• [Data]
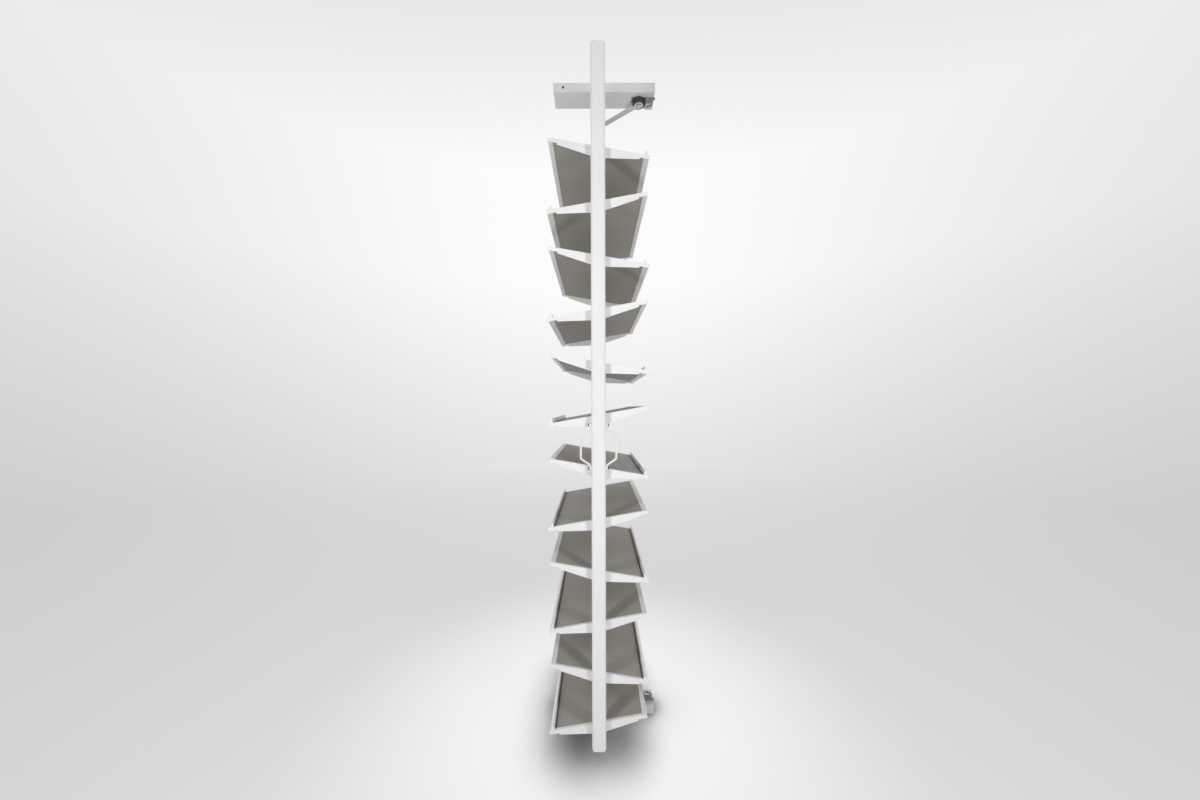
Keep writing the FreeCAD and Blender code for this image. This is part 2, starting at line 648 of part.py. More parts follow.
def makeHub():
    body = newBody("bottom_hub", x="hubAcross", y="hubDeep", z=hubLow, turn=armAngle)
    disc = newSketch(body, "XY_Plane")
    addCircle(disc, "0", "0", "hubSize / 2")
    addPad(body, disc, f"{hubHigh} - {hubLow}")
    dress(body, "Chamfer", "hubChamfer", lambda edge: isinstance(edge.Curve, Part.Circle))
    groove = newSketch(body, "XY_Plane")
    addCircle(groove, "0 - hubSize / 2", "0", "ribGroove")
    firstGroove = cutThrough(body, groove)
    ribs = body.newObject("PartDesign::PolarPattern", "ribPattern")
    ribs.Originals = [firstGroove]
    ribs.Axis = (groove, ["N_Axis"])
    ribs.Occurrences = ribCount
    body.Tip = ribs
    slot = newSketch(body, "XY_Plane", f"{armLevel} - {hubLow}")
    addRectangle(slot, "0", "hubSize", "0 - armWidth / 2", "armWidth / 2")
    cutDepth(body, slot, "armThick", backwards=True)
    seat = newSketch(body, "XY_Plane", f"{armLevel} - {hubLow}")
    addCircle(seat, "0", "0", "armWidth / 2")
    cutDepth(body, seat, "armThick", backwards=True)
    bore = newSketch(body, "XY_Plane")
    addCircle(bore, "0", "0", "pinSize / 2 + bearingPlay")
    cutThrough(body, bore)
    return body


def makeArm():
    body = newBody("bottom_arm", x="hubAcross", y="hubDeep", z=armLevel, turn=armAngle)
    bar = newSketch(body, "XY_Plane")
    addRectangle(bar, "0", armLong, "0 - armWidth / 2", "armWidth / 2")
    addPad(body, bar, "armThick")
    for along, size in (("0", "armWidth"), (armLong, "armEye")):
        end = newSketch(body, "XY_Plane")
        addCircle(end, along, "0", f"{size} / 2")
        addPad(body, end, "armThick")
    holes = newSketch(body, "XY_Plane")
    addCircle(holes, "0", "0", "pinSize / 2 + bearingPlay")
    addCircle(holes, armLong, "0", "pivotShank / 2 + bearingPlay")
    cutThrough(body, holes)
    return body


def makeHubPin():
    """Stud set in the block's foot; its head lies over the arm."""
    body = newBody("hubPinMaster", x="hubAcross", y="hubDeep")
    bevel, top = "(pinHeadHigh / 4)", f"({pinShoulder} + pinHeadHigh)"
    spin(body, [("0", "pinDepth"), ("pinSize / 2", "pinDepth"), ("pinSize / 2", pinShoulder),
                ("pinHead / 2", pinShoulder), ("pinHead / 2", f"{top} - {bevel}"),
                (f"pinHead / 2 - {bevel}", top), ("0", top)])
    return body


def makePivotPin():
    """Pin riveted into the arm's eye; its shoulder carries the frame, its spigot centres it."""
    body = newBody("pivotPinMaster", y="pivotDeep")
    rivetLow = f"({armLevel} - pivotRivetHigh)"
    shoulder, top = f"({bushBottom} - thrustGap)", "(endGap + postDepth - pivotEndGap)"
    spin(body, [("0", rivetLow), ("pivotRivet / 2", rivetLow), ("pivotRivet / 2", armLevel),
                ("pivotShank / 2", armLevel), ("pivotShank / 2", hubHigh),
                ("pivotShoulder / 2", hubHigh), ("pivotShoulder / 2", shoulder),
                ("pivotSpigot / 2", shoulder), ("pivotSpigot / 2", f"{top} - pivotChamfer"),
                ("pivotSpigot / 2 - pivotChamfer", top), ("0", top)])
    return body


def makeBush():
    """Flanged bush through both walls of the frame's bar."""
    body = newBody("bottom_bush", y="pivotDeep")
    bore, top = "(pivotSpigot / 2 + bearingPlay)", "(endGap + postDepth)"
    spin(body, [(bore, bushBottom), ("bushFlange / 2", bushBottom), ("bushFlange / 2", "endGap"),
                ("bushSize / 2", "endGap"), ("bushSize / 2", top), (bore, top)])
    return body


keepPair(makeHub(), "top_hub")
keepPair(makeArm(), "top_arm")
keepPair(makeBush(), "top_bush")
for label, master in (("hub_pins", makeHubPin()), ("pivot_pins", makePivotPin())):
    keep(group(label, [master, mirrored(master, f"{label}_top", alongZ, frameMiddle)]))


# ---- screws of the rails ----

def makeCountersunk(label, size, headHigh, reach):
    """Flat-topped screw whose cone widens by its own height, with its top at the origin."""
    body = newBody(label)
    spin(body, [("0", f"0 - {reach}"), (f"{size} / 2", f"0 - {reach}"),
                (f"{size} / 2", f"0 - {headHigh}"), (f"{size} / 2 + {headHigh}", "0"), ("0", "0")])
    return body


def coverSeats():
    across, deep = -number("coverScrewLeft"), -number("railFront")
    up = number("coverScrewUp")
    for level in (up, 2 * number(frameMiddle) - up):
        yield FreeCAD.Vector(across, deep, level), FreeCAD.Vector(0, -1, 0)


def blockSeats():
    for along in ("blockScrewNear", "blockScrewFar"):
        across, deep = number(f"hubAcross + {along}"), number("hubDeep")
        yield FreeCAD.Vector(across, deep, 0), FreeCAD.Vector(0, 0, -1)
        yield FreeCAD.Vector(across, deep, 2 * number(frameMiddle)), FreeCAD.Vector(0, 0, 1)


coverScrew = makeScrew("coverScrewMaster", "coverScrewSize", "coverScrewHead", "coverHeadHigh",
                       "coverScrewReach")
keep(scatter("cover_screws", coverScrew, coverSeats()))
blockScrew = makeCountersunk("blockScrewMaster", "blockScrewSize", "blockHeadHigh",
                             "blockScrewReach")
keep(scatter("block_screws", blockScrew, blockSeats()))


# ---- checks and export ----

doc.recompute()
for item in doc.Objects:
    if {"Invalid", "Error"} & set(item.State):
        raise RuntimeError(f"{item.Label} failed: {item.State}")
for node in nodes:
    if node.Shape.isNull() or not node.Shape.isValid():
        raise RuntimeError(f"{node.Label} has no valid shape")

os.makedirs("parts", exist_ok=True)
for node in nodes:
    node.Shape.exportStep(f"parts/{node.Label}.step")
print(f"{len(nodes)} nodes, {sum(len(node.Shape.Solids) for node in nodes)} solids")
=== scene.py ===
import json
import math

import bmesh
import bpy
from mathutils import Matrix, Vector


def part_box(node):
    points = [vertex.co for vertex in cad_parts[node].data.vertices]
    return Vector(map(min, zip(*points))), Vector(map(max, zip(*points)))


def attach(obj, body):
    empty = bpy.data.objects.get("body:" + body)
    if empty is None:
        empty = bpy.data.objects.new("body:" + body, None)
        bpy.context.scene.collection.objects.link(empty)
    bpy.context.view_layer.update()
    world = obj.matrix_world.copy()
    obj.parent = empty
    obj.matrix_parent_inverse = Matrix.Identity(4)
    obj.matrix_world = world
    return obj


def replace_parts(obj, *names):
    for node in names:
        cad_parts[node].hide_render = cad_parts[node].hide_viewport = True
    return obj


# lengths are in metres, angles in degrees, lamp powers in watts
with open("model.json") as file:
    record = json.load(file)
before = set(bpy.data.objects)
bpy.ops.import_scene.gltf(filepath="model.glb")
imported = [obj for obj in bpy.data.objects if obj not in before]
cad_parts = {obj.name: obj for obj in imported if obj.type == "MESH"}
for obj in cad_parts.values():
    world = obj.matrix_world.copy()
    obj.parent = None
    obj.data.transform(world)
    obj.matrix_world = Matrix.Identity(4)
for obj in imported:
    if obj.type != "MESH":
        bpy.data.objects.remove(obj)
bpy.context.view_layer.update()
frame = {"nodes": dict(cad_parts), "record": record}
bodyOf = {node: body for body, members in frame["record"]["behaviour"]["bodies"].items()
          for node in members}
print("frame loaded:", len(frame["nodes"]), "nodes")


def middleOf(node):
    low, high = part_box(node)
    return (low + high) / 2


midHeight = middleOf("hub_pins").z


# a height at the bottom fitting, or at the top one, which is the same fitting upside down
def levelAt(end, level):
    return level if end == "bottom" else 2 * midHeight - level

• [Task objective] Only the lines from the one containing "obj.matrix_parent_inverse = Matrix.Identity(4)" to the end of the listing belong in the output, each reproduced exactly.

• [Finished answer]
    obj.matrix_parent_inverse = Matrix.Identity(4)
    obj.matrix_world = world
    return obj


def replace_parts(obj, *names):
    for node in names:
        cad_parts[node].hide_render = cad_parts[node].hide_viewport = True
    return obj


# lengths are in metres, angles in degrees, lamp powers in watts
with open("model.json") as file:
    record = json.load(file)
before = set(bpy.data.objects)
bpy.ops.import_scene.gltf(filepath="model.glb")
imported = [obj for obj in bpy.data.objects if obj not in before]
cad_parts = {obj.name: obj for obj in imported if obj.type == "MESH"}
for obj in cad_parts.values():
    world = obj.matrix_world.copy()
    obj.parent = None
    obj.data.transform(world)
    obj.matrix_world = Matrix.Identity(4)
for obj in imported:
    if obj.type != "MESH":
        bpy.data.objects.remove(obj)
bpy.context.view_layer.update()
frame = {"nodes": dict(cad_parts), "record": record}
bodyOf = {node: body for body, members in frame["record"]["behaviour"]["bodies"].items()
          for node in members}
print("frame loaded:", len(frame["nodes"]), "nodes")


def middleOf(node):
    low, high = part_box(node)
    return (low + high) / 2


midHeight = middleOf("hub_pins").z


# a height at the bottom fitting, or at the top one, which is the same fitting upside down
def levelAt(end, level):
    return level if end == "bottom" else 2 * midHeight - level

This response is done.